When to See a Doctor?
If you experience hyperthyroidism symptoms. 

Complications:
If left untreated, hyperthyroidism can lead to a number of complications:
  • Eye problems.
  • Underactive thyroid.
  • Thyroid storm.
  • Heart problems.
  • Osteoporosis.

Diagnosis:
  • Medical history.
  • Physical examination. 
  • Lab tests (blood test).
  • Thyroid scan.
If a family member has hyperthyroidism consult your doctor, other family members may need to do thyroid function tests.

Treatment:
  • Medications: Some medications prevent your thyroid gland from producing excess amounts of hormones.
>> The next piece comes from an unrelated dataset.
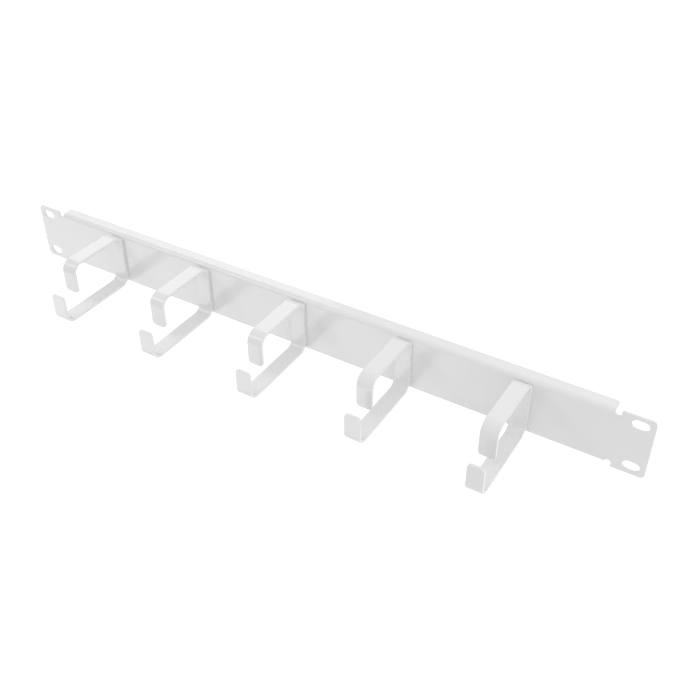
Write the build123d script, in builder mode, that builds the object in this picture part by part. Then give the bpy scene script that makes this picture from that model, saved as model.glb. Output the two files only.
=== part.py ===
from build123d import *
from math import isclose, sqrt
import os

# Horizontal cable manager for a 19-inch rack, one unit high, in millimetres.
# A folded steel panel carries five rings, each bent from one length of flat steel strip.
# +X is to the right seen from the front, +Y goes into the rack, +Z is up.
# The origin is the middle of the mounting plane, the rear face of the two ears.

# Rack: what the mounting rails ask of a panel one unit high
unit_height = 44.45
unit_clearance = 0.85
unit_hole_gap = 12.7

# Panel: one sheet, folded back along its top and bottom edges between the ears
sheet = 1.5
panel_width = 482.6
ear_length = 20.3
ear_corner_r = 3.0
body_inset = 1.1
flange_depth = 9.5
flange_corner_r = 2.0
panel_bend_inner_r = 1.5

# Bend reliefs: round-bottomed notches that part the folded body from the ears
relief_width = 4.0
relief_past_bend = 0.5
relief_corner_r = 0.8

# Rack slots: one at each corner of the panel
slot_to_end = 8.75
slot_length = 10.6
slot_width = 7.0

# Rings: C-shaped, with a long lower arm and a shorter upper arm whose lips pass each other
ring_count = 5
ring_pitch = 81.0
ring_height = 42.0
strip_width = 11.0
strip_thickness = 2.0
ring_bend_inner_r = 5.6
upper_reach = 50.5
mouth = 12.3
upper_lip = 22.7
lower_lip = 23.0
strip_end_r = 2.5
strip_edge_chamfer = 0.1

# Spot welds: shallow prints of the welding tip on the back of the panel, behind each ring's leg
welds_per_ring = 2
weld_pitch = 14.0
weld_print_d = 5.0
weld_print_depth = 0.15

# Seam welds: at both ends of each leg, in the wedge where the bend leaves the panel
seam_gap = 0.8

# Places that follow from the sizes above
ear_height = unit_height - unit_clearance
body_height = ear_height - 2 * body_inset
slot_pitch_x = panel_width - 2 * slot_to_end
slot_pitch_z = unit_height - unit_hole_gap
front_y = -sheet
rear_y = front_y + flange_depth
panel_bend_outer_r = panel_bend_inner_r + sheet
ear_inner_x = panel_width / 2 - ear_length
relief_x = ear_inner_x - relief_width / 2
relief_bottom_z = body_height / 2 - panel_bend_outer_r - relief_past_bend
relief_top_z = ear_height / 2 + relief_width
lower_reach = upper_reach + mouth + strip_thickness
ring_bend_outer_r = ring_bend_inner_r + strip_thickness
leg_end_z = ring_height / 2 - ring_bend_outer_r
seam_height = sqrt(ring_bend_outer_r**2 - (ring_bend_outer_r - seam_gap) ** 2)

os.makedirs("parts", exist_ok=True)

with BuildPart() as panel:
    # Folded body: the web, two bends and two flanges as one open channel section
    with BuildSketch(Plane.YZ):
        with BuildLine():
            FilletPolyline(
                (rear_y, -body_height / 2),
                (front_y, -body_height / 2),
                (front_y, body_height / 2),
                (rear_y, body_height / 2),
                radius=panel_bend_outer_r,
            )
            offset(amount=sheet, side=Side.RIGHT)
        make_face()
    extrude(amount=relief_x, both=True)

    # Ears: flat ends of the same sheet, a little taller than the folded body
    end_length = panel_width / 2 - relief_x
    with BuildSketch(Plane.XZ) as ears:
        with GridLocations(panel_width - end_length, 0, 2, 1):
            Rectangle(end_length, ear_height)
        outer_corners = ears.vertices().group_by(Axis.X)
        fillet(outer_corners[0] + outer_corners[-1], radius=ear_corner_r)
    extrude(amount=sheet)

    # Bend reliefs, cut right through the body and the ears
    with BuildSketch(Plane.XZ):
        with GridLocations(2 * relief_x, relief_bottom_z + relief_top_z, 2, 2):
            SlotOverall(relief_top_z - relief_bottom_z, relief_width, rotation=90)
    extrude(amount=flange_depth, both=True, mode=Mode.SUBTRACT)
    ear_corners = panel.edges().filter_by(Axis.Y).filter_by(
        lambda edge: isclose(abs(edge.center().X), ear_inner_x, abs_tol=0.01)
        and isclose(abs(edge.center().Z), ear_height / 2, abs_tol=0.01)
    )
    fillet(ear_corners, radius=relief_corner_r)
    flange_corners = panel.edges().filter_by(Axis.Z).group_by(Axis.Y)[-1]
    fillet(flange_corners, radius=flange_corner_r)

    # Rack slots, long across the panel so that it can be lined up with the rails
    with BuildSketch(Plane.XZ):
        with GridLocations(slot_pitch_x, slot_pitch_z, 2, 2):
            SlotOverall(slot_length, slot_width)
    extrude(amount=sheet, mode=Mode.SUBTRACT)

    # Weld prints on the rear face of the web
    with BuildSketch(Plane.XZ):
        with GridLocations(ring_pitch, weld_pitch, ring_count, welds_per_ring):
            Circle(weld_print_d / 2)
    extrude(amount=weld_print_depth, mode=Mode.SUBTRACT)

panel.part.label = "panel"
export_step(panel.part, "parts/panel.step")

# Rings, from left to right: each leg lies flat on the panel's front, where it is spot-welded
for number in range(1, ring_count + 1):
    ring_x = (number - (ring_count + 1) / 2) * ring_pitch
    with BuildPart() as ring:
        with BuildSketch(Plane.YZ.offset(ring_x)):
            with BuildLine():
                FilletPolyline(
                    (front_y - upper_reach, ring_height / 2 - upper_lip),
                    (front_y - upper_reach, ring_height / 2),
                    (front_y, ring_height / 2),
                    (front_y, -ring_height / 2),
                    (front_y - lower_reach, -ring_height / 2),
                    (front_y - lower_reach, -ring_height / 2 + lower_lip),
                    radius=ring_bend_outer_r,
                )
                offset(amount=strip_thickness, side=Side.RIGHT)
            make_face()
        extrude(amount=strip_width / 2, both=True)

        # Round the corners of both ends, then soften the strip's long edges
        end_corners = ring.edges().filter_by(Axis.Y).filter_by(
            lambda edge: edge.length < 1.01 * strip_thickness
        )
        fillet(end_corners, radius=strip_end_r)
        across = ring.edges().filter_by(Axis.X).filter_by(
            lambda edge: isclose(edge.length, strip_width, abs_tol=0.01)
        )
        through = ring.edges().filter_by(Axis.Y).filter_by(
            lambda edge: edge.length < 1.01 * strip_thickness
        )
        chamfer(ring.edges() - across - through, length=strip_edge_chamfer)

        # Seam welds, ground to a slope between the bend and the panel
        with BuildSketch(Plane.YZ.offset(ring_x)):
            with BuildLine():
                Polyline(
                    (front_y, leg_end_z),
                    (front_y, leg_end_z + seam_height + seam_gap),
                    (front_y - seam_gap, leg_end_z + seam_height),
                    (front_y - seam_gap, leg_end_z),
                    close=True,
                )
            make_face()
            mirror(about=Plane.XZ)
        extrude(amount=strip_width / 2 - strip_edge_chamfer, both=True)

    ring.part.label = f"ring_{number}"
    export_step(ring.part, f"parts/ring_{number}.step")
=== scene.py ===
import bpy
from math import radians
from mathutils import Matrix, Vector

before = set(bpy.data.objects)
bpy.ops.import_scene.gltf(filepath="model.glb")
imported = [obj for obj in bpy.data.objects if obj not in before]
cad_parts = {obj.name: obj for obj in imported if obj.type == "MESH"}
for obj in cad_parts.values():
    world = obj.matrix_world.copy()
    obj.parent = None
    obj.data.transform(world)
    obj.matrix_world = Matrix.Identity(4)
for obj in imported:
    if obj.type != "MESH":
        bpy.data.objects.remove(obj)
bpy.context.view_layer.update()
bpy.ops.object.select_all(action="DESELECT")


# Panel: one sheet of mild steel, punched with its four rack slots and four bend reliefs, then
# folded back along its top and bottom edges. It is sprayed with light grey polyester powder after
# the rings are welded on, and baked: the coat has a fine orange peel. Its colour is a little darker
# on edges and in inner corners, partly for the thinner coat on cut edges and partly as painted shade.

def link(tree, start, end):
    tree.links.new(start, end)


def orange_peel_group():
    """Height, gloss and tone of a baked powder coat, from a place on the part in metres."""
    grain_share = 0.35
    group = bpy.data.node_groups.new("orange_peel", "ShaderNodeTree")
    face = group.interface
    face.new_socket("Place", in_out="INPUT", socket_type="NodeSocketVector")
    face.new_socket("Wave Scale", in_out="INPUT", socket_type="NodeSocketFloat")
    face.new_socket("Grain Scale", in_out="INPUT", socket_type="NodeSocketFloat")
    face.new_socket("Cloud Scale", in_out="INPUT", socket_type="NodeSocketFloat")
    face.new_socket("Height", in_out="OUTPUT", socket_type="NodeSocketFloat")
    face.new_socket("Gloss Cloud", in_out="OUTPUT", socket_type="NodeSocketFloat")
    face.new_socket("Tone Cloud", in_out="OUTPUT", socket_type="NodeSocketFloat")
    nodes = group.nodes
    start = nodes.new("NodeGroupInput")
    end = nodes.new("NodeGroupOutput")

    # The peel: shallow cells with rounded tops, broken up by a finer grain
    wave = nodes.new("ShaderNodeTexVoronoi")
    wave.feature = "SMOOTH_F1"
    wave.inputs["Smoothness"].default_value = 1.0
    link(group, start.outputs["Place"], wave.inputs["Vector"])
    link(group, start.outputs["Wave Scale"], wave.inputs["Scale"])
    grain = nodes.new("ShaderNodeTexNoise")
    grain.inputs["Detail"].default_value = 3.0
    grain.inputs["Roughness"].default_value = 0.55
    link(group, start.outputs["Place"], grain.inputs["Vector"])
    link(group, start.outputs["Grain Scale"], grain.inputs["Scale"])
    low_grain = nodes.new("ShaderNodeMath")
    low_grain.operation = "MULTIPLY"
    low_grain.inputs[1].default_value = grain_share
    link(group, grain.outputs["Fac"], low_grain.inputs[0])
    peel = nodes.new("ShaderNodeMath")
    peel.operation = "SUBTRACT"
    link(group, low_grain.outputs[0], peel.inputs[0])
    link(group, wave.outputs["Distance"], peel.inputs[1])
    link(group, peel.outputs[0], end.inputs["Height"])

    # Broad clouds: a spray gun never lays powder down quite evenly
    cloud = nodes.new("ShaderNodeTexNoise")
    cloud.inputs["Detail"].default_value = 2.0
    link(group, start.outputs["Place"], cloud.inputs["Vector"])
    link(group, start.outputs["Cloud Scale"], cloud.inputs["Scale"])
    link(group, cloud.outputs["Fac"], end.inputs["Tone Cloud"])

    # Gloss follows the clouds and the grain in equal parts
    summed = nodes.new("ShaderNodeMath")
    summed.operation = "ADD"
    link(group, cloud.outputs["Fac"], summed.inputs[0])
    link(group, grain.outputs["Fac"], summed.inputs[1])
    halved = nodes.new("ShaderNodeMath")
    halved.operation = "MULTIPLY"
    halved.inputs[1].default_value = 0.5
    link(group, summed.outputs[0], halved.inputs[0])
    link(group, halved.outputs[0], end.inputs["Gloss Cloud"])
    return group


def coat_edge_group():
    """Where a powder coat runs over an edge or into an inner corner: a mask of it, which also places
    painted edge shade, and the coat's rounded normal.
    """
    group = bpy.data.node_groups.new("coat_edge", "ShaderNodeTree")
    face = group.interface
    face.new_socket("Coat Radius", in_out="INPUT", socket_type="NodeSocketFloat")
    face.new_socket("Edge", in_out="OUTPUT", socket_type="NodeSocketFloat")
    face.new_socket("Rounded Normal", in_out="OUTPUT", socket_type="NodeSocketVector")
    nodes = group.nodes
    start = nodes.new("NodeGroupInput")
    end = nodes.new("NodeGroupOutput")
    round_over = nodes.new("ShaderNodeBevel")
    round_over.samples = 8
    link(group, start.outputs["Coat Radius"], round_over.inputs["Radius"])
    link(group, round_over.outputs["Normal"], end.inputs["Rounded Normal"])

    # The two normals agree on a flat face, where the cosine between them is 1
    flat_cosine = 0.995
    full_edge_cosine = 0.80
    face_normal = nodes.new("ShaderNodeNewGeometry")
    agree = nodes.new("ShaderNodeVectorMath")
    agree.operation = "DOT_PRODUCT"
    link(group, round_over.outputs["Normal"], agree.inputs[0])
    link(group, face_normal.outputs["Normal"], agree.inputs[1])
    edge = nodes.new("ShaderNodeMapRange")
    edge.inputs["From Min"].default_value = flat_cosine
    edge.inputs["From Max"].default_value = full_edge_cosine
    link(group, agree.outputs["Value"], edge.inputs["Value"])
    link(group, edge.outputs["Result"], end.inputs["Edge"])
    return group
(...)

Beta blockers may also be used to control side effects. 
  • Radioactive Iodine Therapy (RIT): This treatment results in the destruction of some of the thyroid tissue and reduces excessive production of hormones. 
  • Surgery: In a thyroidectomy, your doctor removes your thyroid gland or part of it, and when completely removed, the patient will need to take thyroid drugs for life.

Prevention:
There is no cure for hyperthyroidism, but it can be managed with medications.  

  • Frequently Asked Questions (FAQ): Is it possible to remove the entire thyroid gland?
The doctor takes the decision according to the severity of symptoms and activity of the gland and the onset of complications.
  • ​Does the environment influence the thyroid gland?
Yes, eating some foods that contain a large amount of iodine may increase thyroid gland activity.
  • Do patients need to take thyroid gland medications for the rest of their life?
If the thyroid gland is surgically removed, drugs should be taken for life to replace its hormone. 

Misconceptions:
  • Thyroid disorder is associated with enlarged neck.
Fact: The increase in the thyroid gland activity does cause an increase in its size
  • Thyroid patients always suffer from swollen eye.

Fact: They suffer from swollen eye when the gland is overactive and cannot be controlled by medications.

  • Thyroid disorder is contagious

Fact: Of course, it is not contagious, but a family member is likely to develop the disease than anyone else, either due to genetic factor or common food system.